**REQUIRED WORK:** The material below contains a line with "for name, make" and a line with "before = set(bpy.data.objects)". Copy exactly those two lines and all lines between them.

— START —

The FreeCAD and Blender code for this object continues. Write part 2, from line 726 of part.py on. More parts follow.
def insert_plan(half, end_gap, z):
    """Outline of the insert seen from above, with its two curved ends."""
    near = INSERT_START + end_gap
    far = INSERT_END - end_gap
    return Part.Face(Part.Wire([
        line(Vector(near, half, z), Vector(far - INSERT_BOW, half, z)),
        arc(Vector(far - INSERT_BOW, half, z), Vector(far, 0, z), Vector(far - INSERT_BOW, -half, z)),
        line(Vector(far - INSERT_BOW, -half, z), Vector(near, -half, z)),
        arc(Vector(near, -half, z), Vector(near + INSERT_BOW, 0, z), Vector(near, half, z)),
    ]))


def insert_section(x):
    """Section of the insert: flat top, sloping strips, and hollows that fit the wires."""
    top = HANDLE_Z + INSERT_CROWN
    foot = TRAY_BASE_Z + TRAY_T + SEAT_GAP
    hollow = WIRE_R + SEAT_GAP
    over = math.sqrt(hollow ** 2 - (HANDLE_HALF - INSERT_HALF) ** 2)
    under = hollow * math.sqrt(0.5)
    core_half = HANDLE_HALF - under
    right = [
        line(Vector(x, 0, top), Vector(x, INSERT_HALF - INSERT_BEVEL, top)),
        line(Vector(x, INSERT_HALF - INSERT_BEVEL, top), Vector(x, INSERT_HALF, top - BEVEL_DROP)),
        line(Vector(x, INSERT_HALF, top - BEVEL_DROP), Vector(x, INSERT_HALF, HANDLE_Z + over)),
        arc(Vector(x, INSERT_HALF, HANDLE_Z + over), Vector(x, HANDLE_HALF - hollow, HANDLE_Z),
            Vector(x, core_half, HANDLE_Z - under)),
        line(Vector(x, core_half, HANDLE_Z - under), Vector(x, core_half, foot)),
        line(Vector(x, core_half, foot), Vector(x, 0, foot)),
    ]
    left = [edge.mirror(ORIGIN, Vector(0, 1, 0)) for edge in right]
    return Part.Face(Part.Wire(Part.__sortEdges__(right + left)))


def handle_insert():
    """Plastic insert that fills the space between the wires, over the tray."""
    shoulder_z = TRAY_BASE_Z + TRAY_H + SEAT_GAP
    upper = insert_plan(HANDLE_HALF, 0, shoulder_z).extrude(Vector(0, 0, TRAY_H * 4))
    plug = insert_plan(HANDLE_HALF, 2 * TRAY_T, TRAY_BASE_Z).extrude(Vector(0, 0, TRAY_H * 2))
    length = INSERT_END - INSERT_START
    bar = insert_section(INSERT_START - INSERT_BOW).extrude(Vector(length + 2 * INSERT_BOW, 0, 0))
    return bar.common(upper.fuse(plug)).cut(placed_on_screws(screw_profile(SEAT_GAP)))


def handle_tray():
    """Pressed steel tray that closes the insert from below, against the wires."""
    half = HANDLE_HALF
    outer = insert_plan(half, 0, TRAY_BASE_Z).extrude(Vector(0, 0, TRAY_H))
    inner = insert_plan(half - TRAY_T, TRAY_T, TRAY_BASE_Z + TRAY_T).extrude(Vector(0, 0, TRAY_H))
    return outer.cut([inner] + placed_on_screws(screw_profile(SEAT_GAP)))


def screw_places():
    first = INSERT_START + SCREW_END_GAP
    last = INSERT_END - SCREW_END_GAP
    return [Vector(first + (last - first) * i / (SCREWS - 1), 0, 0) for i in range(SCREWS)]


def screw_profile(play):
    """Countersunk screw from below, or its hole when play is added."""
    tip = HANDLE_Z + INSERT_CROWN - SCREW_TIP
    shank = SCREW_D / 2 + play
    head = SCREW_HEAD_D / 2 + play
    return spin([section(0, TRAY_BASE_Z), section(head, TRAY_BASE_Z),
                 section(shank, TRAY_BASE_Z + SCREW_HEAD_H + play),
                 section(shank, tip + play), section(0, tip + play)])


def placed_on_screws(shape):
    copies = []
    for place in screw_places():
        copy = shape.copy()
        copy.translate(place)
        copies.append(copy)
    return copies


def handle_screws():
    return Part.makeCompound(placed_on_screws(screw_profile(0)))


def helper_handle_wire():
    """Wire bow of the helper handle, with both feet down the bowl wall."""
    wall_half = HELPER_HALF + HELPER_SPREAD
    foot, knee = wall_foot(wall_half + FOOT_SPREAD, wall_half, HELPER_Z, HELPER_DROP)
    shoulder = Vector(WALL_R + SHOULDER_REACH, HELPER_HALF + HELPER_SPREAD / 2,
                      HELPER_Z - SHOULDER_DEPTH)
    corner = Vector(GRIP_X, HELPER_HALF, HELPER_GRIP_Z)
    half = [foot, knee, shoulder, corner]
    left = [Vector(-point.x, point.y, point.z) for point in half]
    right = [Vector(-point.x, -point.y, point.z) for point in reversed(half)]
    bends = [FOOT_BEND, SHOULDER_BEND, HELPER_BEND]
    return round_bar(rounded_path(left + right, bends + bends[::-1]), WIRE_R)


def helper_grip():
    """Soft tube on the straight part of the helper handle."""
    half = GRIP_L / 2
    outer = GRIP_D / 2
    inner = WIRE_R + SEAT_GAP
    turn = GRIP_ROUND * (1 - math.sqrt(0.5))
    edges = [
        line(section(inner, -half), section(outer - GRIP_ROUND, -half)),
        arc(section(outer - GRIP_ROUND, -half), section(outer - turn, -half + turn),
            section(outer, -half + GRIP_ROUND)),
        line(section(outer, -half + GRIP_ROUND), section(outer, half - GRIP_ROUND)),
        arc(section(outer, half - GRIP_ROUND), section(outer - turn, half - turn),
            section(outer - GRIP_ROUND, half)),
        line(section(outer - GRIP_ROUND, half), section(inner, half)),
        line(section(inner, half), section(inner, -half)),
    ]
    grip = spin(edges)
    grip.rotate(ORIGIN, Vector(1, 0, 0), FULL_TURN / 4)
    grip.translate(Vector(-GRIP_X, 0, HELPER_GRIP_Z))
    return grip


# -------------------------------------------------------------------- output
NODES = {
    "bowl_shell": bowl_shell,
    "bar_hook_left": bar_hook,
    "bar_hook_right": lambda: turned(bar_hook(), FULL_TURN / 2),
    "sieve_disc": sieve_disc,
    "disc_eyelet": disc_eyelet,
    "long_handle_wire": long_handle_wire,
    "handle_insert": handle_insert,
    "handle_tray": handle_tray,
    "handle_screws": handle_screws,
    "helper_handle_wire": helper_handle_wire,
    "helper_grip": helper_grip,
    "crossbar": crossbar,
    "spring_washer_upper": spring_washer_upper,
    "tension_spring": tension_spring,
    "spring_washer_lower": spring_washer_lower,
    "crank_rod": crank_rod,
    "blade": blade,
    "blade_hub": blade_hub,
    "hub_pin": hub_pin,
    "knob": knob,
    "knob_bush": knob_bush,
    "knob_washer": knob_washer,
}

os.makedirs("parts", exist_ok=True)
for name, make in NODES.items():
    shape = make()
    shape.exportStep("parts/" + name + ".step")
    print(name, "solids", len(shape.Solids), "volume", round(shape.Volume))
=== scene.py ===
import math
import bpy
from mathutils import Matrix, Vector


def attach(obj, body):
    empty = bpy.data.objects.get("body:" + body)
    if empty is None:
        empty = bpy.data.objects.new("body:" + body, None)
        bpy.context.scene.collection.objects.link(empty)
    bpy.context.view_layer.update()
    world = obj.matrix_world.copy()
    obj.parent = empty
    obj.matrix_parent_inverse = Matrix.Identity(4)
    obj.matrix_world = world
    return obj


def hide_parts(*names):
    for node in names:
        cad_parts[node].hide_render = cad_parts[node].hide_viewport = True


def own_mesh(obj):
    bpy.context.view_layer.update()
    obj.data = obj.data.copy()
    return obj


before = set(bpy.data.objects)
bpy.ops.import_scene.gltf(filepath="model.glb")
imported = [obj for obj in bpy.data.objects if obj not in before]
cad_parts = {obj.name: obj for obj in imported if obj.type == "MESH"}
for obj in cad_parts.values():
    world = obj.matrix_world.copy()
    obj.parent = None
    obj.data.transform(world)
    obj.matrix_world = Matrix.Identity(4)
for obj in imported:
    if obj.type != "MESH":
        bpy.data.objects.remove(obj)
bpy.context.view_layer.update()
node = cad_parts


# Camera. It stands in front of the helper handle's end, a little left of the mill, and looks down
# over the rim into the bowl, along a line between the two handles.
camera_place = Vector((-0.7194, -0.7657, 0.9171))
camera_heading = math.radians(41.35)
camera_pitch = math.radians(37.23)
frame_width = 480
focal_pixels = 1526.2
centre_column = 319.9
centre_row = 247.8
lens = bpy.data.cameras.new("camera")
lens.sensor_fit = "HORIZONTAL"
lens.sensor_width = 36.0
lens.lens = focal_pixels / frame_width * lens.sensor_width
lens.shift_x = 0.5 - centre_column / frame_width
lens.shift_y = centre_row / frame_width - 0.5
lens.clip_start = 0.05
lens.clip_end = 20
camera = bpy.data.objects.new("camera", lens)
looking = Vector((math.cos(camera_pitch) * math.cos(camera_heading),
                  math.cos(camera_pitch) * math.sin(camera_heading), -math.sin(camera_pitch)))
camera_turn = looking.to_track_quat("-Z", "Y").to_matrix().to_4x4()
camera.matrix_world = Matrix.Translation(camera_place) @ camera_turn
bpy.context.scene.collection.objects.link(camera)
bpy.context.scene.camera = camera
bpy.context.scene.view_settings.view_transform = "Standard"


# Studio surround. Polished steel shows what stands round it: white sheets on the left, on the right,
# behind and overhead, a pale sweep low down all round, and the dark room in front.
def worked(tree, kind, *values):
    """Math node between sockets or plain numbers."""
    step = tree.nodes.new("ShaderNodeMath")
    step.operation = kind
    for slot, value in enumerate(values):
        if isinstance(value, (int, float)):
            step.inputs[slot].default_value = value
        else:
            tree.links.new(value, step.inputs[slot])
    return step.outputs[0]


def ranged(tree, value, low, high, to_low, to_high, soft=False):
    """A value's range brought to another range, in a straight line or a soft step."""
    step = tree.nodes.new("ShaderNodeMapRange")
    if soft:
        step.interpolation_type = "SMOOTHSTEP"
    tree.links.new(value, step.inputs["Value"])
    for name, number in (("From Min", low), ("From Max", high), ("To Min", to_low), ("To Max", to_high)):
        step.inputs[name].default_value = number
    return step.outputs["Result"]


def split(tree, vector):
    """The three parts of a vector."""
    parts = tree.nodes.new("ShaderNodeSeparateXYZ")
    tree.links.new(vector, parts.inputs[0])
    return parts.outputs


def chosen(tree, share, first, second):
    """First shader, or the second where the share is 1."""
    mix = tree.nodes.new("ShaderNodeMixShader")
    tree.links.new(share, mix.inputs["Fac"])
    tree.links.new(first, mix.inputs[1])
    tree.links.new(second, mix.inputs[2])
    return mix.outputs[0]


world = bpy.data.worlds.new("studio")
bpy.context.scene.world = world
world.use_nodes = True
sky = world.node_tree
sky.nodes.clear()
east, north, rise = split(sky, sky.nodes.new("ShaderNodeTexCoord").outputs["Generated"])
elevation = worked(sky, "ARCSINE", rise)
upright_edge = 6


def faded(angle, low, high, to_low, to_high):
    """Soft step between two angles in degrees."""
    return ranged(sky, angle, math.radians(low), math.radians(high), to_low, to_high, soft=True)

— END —

**TASK OUTPUT:**
for name, make in NODES.items():
    shape = make()
    shape.exportStep("parts/" + name + ".step")
    print(name, "solids", len(shape.Solids), "volume", round(shape.Volume))
=== scene.py ===
import math
import bpy
from mathutils import Matrix, Vector


def attach(obj, body):
    empty = bpy.data.objects.get("body:" + body)
    if empty is None:
        empty = bpy.data.objects.new("body:" + body, None)
        bpy.context.scene.collection.objects.link(empty)
    bpy.context.view_layer.update()
    world = obj.matrix_world.copy()
    obj.parent = empty
    obj.matrix_parent_inverse = Matrix.Identity(4)
    obj.matrix_world = world
    return obj


def hide_parts(*names):
    for node in names:
        cad_parts[node].hide_render = cad_parts[node].hide_viewport = True


def own_mesh(obj):
    bpy.context.view_layer.update()
    obj.data = obj.data.copy()
    return obj


before = set(bpy.data.objects)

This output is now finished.